EXERCISE DETAILS - Which lines below fall between the one containing "to_origin = Pos(-box.center().X, -box.center().Y, -box.min.Z)" and the one containing "before = set(bpy.data.objects)"? Repeat them exactly, counting both of those lines, and add nothing else.

--*--

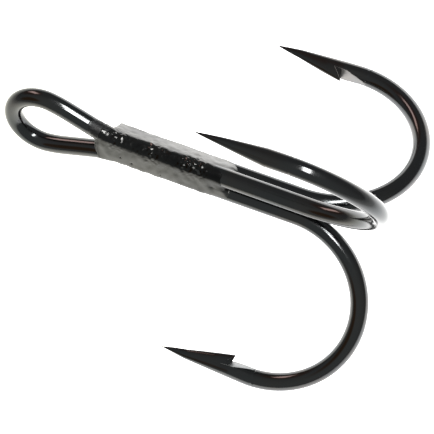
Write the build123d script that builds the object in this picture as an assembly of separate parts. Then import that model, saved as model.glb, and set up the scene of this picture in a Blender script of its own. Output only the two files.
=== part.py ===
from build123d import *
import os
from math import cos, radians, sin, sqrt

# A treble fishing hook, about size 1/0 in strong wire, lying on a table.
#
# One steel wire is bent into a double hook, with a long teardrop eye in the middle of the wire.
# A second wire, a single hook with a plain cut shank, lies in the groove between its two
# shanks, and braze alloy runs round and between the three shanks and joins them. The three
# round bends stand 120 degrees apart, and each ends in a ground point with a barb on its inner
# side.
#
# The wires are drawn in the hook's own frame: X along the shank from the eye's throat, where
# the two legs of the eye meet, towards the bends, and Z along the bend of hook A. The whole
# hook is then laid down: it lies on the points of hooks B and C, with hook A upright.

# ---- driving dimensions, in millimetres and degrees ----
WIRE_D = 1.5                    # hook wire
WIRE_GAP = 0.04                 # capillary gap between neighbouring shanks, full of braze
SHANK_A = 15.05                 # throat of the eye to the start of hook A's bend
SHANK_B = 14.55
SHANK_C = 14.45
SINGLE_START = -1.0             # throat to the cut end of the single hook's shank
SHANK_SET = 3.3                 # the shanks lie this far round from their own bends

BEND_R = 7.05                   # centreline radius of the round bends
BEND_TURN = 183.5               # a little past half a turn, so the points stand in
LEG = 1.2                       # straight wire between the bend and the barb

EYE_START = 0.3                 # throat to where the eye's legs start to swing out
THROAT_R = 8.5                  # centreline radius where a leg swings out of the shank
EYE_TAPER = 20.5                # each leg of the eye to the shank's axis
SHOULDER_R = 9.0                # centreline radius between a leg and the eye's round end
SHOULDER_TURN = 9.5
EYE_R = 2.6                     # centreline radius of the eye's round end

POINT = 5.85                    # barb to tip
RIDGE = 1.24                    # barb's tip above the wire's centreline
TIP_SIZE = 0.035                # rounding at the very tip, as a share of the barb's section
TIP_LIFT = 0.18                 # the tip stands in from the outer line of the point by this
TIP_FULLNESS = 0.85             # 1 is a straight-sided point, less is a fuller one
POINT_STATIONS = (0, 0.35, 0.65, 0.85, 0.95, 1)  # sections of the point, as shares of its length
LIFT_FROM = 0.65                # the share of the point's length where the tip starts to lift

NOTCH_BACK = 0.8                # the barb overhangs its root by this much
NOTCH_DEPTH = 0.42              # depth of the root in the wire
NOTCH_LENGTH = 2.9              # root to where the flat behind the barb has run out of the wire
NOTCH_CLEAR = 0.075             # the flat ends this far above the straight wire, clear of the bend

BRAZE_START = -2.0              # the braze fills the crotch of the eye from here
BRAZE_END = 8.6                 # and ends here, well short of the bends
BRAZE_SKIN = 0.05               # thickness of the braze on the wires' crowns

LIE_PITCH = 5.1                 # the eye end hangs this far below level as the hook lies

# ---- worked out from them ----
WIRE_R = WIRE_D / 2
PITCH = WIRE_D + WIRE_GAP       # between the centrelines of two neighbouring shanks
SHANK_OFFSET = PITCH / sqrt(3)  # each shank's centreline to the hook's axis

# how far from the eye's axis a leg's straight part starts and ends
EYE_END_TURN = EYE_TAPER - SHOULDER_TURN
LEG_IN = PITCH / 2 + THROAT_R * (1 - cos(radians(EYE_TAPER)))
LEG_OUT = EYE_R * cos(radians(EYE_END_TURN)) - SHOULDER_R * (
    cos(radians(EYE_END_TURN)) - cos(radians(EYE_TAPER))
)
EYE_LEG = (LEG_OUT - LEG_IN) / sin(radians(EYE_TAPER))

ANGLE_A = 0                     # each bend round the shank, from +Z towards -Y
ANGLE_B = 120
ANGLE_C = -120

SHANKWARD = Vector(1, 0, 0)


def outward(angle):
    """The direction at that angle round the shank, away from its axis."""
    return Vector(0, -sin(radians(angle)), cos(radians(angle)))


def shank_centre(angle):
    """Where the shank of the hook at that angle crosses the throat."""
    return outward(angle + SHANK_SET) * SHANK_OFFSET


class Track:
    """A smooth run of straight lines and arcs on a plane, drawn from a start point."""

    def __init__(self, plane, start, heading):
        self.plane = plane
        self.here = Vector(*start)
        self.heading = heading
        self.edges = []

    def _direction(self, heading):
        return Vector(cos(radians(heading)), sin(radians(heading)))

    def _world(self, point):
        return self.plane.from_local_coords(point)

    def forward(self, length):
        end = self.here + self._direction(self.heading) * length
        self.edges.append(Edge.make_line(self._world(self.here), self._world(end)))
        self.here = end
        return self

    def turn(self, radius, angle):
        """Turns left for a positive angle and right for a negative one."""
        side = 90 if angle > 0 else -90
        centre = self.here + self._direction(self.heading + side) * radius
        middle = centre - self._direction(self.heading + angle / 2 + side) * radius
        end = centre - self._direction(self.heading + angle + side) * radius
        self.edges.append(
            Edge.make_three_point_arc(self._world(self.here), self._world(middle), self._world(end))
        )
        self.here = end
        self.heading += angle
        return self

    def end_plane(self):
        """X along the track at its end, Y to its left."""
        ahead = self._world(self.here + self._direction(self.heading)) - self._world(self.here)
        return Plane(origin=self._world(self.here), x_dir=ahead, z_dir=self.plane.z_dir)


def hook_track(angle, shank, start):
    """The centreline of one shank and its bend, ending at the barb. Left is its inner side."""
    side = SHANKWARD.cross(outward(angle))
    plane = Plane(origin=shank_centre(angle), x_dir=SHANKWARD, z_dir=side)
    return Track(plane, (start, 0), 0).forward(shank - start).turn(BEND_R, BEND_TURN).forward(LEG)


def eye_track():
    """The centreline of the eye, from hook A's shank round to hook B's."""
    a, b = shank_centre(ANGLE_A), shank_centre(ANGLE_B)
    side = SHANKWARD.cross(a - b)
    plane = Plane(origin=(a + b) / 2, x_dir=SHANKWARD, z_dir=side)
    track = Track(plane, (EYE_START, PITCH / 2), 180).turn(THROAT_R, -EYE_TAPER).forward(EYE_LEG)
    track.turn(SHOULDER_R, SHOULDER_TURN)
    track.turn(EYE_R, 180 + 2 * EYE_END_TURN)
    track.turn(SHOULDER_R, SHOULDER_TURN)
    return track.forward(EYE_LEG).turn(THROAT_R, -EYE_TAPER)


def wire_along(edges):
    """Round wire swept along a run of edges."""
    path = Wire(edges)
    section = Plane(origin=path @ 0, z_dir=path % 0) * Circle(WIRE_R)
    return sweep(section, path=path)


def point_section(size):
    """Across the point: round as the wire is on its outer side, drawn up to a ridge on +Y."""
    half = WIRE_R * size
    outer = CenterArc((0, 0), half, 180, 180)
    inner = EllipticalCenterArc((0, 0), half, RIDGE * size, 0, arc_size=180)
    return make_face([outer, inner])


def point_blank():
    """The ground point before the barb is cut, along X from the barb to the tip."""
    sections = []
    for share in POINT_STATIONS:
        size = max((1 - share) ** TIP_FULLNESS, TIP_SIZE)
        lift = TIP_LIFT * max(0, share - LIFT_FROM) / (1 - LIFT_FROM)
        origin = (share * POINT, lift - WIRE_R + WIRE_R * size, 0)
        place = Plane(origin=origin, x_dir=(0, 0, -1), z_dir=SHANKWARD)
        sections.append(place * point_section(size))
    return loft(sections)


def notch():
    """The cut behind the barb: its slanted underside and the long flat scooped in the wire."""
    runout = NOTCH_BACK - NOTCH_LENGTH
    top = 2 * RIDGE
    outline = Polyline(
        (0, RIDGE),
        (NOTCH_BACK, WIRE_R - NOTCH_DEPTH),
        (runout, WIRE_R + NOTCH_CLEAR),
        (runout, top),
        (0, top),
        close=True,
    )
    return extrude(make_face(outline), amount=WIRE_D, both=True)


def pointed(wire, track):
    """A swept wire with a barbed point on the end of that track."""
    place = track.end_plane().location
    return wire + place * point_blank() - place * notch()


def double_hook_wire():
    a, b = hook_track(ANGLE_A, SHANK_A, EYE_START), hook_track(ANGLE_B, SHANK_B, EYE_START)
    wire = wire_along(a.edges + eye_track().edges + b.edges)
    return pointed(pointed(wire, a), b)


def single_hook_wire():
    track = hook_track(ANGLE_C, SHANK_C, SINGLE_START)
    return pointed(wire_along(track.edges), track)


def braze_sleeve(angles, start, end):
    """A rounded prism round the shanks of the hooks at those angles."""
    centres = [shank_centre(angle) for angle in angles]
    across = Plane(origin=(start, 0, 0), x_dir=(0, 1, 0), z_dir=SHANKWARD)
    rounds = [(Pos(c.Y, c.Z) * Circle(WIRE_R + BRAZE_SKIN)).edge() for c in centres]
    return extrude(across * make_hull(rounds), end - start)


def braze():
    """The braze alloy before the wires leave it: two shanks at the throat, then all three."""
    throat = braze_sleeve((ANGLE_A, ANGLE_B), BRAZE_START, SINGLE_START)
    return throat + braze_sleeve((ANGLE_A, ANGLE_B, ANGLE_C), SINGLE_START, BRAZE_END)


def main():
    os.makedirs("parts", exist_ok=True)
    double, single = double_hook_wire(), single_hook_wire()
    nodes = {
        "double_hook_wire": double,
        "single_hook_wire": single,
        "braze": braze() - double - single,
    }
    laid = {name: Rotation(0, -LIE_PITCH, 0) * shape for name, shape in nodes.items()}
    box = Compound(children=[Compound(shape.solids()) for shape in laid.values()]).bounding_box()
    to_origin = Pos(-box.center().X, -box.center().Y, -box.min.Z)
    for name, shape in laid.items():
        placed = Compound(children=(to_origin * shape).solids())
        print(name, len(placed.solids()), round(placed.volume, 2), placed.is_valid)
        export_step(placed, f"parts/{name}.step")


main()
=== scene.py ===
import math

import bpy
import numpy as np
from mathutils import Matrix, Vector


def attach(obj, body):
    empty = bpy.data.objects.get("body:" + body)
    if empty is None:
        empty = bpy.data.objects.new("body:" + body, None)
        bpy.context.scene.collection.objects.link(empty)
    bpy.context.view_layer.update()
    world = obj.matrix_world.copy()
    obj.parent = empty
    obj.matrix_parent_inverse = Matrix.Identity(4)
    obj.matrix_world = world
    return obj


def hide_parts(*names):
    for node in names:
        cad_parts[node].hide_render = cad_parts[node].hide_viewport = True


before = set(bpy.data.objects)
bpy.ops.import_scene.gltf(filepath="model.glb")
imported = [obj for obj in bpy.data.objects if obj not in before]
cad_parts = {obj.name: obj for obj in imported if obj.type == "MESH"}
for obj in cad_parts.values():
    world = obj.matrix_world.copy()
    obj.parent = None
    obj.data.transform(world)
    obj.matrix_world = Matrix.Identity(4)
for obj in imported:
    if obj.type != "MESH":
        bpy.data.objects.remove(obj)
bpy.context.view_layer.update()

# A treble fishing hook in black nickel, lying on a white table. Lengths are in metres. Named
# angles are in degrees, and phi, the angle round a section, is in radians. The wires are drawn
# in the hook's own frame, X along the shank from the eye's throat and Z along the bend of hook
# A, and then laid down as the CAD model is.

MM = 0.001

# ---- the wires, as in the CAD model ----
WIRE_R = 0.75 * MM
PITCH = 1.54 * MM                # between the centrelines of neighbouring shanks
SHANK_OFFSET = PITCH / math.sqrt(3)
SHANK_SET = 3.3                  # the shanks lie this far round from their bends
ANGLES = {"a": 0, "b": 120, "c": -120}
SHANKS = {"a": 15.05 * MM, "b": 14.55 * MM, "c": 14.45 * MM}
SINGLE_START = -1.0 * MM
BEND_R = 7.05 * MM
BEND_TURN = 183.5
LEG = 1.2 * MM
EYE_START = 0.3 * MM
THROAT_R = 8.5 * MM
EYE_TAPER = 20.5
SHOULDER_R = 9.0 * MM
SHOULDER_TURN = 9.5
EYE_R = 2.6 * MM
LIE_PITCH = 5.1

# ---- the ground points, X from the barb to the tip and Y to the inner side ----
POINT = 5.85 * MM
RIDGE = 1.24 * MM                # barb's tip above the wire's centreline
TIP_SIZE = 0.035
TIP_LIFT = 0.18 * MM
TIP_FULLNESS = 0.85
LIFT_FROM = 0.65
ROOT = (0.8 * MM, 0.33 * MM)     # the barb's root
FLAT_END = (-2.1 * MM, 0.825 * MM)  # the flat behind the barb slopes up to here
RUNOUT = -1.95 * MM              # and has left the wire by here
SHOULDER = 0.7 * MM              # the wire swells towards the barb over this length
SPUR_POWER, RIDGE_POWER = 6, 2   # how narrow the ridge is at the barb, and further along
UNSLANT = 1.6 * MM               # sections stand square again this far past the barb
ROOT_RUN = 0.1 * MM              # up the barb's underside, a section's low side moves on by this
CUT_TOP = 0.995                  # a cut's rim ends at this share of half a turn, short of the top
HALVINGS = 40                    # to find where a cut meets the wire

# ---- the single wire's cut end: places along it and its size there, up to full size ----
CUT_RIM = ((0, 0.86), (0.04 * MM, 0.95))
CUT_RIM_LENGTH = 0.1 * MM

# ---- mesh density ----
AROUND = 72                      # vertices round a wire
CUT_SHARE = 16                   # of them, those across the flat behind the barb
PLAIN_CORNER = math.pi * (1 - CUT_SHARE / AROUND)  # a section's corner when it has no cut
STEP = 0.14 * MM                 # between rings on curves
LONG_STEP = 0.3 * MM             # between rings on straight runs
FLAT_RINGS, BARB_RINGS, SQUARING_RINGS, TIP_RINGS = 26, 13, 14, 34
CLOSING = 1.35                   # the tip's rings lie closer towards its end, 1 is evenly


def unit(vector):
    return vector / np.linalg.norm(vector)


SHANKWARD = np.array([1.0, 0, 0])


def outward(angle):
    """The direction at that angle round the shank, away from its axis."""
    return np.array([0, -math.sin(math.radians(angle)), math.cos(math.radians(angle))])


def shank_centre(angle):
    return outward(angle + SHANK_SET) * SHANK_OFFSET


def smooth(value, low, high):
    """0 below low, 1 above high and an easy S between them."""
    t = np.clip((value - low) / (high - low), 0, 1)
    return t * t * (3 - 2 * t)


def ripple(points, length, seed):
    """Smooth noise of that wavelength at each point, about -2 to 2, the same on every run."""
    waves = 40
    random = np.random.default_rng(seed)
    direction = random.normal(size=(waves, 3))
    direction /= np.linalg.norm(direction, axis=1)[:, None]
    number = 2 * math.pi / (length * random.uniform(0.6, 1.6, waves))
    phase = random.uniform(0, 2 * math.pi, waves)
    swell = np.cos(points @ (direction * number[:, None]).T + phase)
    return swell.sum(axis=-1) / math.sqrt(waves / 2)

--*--

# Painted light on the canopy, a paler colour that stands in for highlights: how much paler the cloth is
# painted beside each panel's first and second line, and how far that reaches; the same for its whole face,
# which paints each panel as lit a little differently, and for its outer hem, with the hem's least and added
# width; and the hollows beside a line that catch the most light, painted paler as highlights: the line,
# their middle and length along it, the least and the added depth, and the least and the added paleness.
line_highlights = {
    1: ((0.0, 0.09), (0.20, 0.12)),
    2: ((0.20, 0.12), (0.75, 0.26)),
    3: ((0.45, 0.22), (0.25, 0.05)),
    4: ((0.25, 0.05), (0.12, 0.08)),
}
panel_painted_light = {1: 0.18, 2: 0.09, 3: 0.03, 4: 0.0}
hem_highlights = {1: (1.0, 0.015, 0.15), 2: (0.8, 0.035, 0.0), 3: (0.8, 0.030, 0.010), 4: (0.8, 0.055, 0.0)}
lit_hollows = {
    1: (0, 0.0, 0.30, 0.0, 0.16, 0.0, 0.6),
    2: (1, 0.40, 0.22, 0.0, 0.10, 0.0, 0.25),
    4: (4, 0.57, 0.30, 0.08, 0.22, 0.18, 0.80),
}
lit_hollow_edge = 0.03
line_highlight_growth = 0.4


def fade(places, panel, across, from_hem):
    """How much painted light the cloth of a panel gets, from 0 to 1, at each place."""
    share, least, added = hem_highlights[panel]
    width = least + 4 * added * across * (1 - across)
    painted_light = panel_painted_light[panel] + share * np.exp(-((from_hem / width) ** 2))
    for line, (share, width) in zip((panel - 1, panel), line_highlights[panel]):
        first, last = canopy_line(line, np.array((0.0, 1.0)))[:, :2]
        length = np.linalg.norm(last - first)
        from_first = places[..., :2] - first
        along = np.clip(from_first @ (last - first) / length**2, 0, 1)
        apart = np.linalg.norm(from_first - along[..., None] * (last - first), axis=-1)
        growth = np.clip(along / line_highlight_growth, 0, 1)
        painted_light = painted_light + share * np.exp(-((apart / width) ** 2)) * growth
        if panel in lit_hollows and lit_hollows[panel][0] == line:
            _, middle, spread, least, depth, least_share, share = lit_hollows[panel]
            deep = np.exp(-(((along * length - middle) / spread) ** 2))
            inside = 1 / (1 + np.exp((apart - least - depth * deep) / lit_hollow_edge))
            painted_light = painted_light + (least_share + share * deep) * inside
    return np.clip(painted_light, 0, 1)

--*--

RESPONSE TO THE TASK -
    to_origin = Pos(-box.center().X, -box.center().Y, -box.min.Z)
    for name, shape in laid.items():
        placed = Compound(children=(to_origin * shape).solids())
        print(name, len(placed.solids()), round(placed.volume, 2), placed.is_valid)
        export_step(placed, f"parts/{name}.step")


main()
=== scene.py ===
import math

import bpy
import numpy as np
from mathutils import Matrix, Vector


def attach(obj, body):
    empty = bpy.data.objects.get("body:" + body)
    if empty is None:
        empty = bpy.data.objects.new("body:" + body, None)
        bpy.context.scene.collection.objects.link(empty)
    bpy.context.view_layer.update()
    world = obj.matrix_world.copy()
    obj.parent = empty
    obj.matrix_parent_inverse = Matrix.Identity(4)
    obj.matrix_world = world
    return obj


def hide_parts(*names):
    for node in names:
        cad_parts[node].hide_render = cad_parts[node].hide_viewport = True


before = set(bpy.data.objects)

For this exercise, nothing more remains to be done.